May 24, 2018 Read More →

Massachusetts, Rhode Island Bet Big on Offshore Wind


The Baker administration placed a bold bet on the economic and environmental benefits of offshore wind Wednesday, selecting one company to build an 800-megawatt wind farm off the coast of Martha’s Vineyard and working with Rhode Island to procure another 400 megawatts at another location in the same area.

State officials said they hope the two procurements will kickstart a regional industry with the potential to generate thousands of jobs across southeastern Massachusetts and Rhode Island and introduce a huge chunk of renewable, emission-free electricity into the region’s power grid. The 800-megawatt procurement, at full capacity, would represent nearly 6 percent of the state’s electricity load, state officials said.

Judith Judson, the commissioner of the Department of Energy Resources, which oversaw a procurement process that was carried out by the state’s utilities, said the state should realize long-term benefits by hosting the largest offshore wind project in the United States.

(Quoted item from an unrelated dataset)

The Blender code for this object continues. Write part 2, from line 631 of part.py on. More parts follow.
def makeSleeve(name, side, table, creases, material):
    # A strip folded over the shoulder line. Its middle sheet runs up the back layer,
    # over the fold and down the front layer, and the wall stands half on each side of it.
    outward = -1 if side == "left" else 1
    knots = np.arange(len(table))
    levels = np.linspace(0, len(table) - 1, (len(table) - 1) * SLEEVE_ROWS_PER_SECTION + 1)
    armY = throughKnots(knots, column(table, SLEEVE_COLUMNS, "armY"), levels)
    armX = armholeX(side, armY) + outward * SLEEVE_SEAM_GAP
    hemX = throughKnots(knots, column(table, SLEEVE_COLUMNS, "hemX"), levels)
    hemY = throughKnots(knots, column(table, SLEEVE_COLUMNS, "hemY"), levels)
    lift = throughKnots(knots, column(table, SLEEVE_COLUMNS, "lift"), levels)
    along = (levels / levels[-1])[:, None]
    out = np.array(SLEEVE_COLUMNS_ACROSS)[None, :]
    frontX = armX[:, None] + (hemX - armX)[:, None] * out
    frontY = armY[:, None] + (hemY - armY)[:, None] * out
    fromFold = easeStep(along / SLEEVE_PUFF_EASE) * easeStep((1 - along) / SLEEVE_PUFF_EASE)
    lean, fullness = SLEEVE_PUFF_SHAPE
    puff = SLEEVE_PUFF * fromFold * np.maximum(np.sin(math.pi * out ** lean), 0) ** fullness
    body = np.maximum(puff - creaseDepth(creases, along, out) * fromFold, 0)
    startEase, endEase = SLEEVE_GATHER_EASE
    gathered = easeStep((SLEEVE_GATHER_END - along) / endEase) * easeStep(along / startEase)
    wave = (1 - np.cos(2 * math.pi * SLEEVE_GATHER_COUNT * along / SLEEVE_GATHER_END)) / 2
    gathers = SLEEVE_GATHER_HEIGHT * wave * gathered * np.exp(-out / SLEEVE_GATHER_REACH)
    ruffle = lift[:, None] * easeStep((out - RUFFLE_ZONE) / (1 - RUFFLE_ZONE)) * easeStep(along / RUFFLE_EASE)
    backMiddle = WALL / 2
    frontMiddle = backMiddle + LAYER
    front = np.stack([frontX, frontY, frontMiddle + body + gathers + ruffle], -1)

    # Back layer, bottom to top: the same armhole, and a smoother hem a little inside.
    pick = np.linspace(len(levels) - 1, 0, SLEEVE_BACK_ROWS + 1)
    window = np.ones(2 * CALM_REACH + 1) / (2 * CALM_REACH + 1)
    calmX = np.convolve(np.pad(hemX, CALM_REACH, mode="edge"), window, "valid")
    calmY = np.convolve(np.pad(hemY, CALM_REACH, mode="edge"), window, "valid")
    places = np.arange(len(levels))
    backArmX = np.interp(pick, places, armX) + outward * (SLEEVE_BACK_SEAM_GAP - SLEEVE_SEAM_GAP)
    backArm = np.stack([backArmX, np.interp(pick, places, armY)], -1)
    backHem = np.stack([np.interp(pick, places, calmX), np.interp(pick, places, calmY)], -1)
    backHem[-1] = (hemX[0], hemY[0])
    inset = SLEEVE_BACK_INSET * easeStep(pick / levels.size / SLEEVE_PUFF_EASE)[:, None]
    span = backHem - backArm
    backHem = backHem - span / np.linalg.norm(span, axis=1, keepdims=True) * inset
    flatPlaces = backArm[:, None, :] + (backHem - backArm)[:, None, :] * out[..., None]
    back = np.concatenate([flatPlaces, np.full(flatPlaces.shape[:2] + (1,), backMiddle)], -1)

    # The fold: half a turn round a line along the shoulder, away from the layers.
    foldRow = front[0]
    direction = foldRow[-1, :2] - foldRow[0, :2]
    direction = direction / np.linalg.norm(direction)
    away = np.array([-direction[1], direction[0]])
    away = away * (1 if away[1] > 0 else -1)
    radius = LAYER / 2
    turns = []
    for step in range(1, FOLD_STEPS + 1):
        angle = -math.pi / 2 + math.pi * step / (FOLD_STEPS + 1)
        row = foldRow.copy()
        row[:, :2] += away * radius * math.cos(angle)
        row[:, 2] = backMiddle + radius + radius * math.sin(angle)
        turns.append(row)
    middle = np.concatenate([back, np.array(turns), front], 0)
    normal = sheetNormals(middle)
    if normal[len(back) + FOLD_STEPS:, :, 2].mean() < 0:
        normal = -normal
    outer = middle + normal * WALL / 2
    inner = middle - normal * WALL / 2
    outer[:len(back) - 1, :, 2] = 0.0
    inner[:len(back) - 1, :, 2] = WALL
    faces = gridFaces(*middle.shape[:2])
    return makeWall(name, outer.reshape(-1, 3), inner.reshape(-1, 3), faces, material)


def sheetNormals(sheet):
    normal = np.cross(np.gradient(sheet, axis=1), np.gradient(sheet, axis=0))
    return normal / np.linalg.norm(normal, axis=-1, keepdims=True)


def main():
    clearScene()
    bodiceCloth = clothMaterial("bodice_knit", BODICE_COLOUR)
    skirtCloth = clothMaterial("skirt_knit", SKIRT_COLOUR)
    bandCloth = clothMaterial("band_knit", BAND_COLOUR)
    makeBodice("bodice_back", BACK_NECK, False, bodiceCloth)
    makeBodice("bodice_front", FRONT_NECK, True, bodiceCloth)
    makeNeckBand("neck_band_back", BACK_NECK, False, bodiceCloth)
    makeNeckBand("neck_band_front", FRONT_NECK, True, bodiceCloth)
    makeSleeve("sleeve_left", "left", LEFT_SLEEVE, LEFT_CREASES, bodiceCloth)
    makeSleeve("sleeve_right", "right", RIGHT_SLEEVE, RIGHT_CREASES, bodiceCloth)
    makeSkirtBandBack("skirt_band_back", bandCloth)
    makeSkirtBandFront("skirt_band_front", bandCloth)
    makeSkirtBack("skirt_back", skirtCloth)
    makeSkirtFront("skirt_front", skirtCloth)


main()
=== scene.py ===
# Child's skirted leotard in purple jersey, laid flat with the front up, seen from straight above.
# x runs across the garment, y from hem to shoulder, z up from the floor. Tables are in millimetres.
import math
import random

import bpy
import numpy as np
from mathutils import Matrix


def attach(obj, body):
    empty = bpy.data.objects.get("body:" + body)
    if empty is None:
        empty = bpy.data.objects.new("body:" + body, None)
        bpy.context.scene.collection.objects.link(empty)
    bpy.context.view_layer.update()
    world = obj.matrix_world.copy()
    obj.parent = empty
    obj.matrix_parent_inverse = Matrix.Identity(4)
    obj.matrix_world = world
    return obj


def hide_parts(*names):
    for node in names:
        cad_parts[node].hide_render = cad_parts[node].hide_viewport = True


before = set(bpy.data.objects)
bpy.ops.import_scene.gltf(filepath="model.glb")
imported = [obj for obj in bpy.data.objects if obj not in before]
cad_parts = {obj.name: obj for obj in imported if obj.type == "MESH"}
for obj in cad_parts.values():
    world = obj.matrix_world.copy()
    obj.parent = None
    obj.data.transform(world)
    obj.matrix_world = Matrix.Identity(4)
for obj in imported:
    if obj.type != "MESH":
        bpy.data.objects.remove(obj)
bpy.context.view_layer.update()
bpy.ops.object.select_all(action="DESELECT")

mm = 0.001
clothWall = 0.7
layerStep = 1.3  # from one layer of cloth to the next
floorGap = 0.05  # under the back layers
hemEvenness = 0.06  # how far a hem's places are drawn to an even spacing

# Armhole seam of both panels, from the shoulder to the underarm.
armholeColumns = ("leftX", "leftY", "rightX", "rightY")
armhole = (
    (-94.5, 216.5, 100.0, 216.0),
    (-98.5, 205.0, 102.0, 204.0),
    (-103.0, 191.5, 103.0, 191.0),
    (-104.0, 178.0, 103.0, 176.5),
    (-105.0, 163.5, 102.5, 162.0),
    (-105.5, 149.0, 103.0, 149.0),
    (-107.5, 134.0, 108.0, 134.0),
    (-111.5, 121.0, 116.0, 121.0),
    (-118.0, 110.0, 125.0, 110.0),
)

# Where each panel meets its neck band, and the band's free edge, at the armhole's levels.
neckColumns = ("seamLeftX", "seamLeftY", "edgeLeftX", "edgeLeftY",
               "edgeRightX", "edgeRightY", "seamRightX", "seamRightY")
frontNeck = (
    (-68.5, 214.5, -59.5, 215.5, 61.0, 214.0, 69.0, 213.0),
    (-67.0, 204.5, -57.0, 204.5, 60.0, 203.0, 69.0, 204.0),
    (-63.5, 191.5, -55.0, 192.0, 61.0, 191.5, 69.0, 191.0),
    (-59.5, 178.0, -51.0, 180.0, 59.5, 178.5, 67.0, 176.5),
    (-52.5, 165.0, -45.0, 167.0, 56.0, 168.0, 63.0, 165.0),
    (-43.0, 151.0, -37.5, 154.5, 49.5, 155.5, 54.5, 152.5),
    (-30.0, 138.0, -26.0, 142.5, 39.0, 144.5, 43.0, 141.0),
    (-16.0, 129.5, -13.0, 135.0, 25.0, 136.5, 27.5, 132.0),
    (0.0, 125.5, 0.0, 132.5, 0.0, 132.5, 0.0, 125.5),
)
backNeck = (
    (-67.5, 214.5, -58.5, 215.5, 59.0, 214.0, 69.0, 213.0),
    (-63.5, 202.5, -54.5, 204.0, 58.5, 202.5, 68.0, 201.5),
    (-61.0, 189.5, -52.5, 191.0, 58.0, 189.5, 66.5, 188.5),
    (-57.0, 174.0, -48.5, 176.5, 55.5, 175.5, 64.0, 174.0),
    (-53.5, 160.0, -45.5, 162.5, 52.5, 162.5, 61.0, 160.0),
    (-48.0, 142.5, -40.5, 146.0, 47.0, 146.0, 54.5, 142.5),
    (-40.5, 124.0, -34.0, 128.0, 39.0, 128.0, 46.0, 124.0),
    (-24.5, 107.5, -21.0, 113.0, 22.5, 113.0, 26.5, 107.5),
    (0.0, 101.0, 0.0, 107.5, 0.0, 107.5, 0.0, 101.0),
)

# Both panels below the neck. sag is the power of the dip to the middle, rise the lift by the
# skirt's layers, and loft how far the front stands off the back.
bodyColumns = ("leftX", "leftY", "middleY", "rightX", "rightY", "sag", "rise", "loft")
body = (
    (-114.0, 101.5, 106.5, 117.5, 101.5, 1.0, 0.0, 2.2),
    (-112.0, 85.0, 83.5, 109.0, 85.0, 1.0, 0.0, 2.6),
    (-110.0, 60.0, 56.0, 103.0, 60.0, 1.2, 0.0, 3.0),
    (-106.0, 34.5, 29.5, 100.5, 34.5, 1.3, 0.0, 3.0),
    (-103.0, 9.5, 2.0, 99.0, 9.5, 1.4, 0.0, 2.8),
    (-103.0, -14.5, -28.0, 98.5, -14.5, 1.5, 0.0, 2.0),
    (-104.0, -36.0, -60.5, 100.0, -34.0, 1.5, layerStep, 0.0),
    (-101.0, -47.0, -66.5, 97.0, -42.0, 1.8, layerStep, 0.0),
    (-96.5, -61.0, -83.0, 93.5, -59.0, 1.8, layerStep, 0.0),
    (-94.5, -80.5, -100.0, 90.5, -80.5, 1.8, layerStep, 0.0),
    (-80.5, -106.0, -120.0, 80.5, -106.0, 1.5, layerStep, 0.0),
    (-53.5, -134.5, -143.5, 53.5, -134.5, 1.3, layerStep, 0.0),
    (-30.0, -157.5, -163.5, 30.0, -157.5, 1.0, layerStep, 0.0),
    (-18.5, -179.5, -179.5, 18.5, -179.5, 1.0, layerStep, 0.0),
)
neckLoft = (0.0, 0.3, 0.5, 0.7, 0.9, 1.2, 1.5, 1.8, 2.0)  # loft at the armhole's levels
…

Vineyard Wind, a partnership between Copenhagen Infrastructure Partners and Avangrid Renewables, a subsidiary of a utility holding company, won the 800-megawatt contract from Massachusetts. Deepwater Wind, which built the nation’s first commercial offshore wind farm off of Block Island (30 megawatts), won the 400-megawatt procurement from Rhode Island.

Lars Pedersen, the CEO of Vineyard Wind, said his project will use New Bedford as its main staging area for construction, which is expected to start in 2019 and be completed in 2021. The wind farm’s transmission line will connect to Barnstable on Cape Cod and, once the turbines are turning, the operations and maintenance for the project will be handled out of Martha’s Vineyard. Pedersen estimated the 800 megawatt project will yield 2,000 job years of employment, the equivalent of 2,000 people working one year. But he said the total value of the project will be realized over time as the industry expands. “We think that these projects are the beginning of an industry,” he said.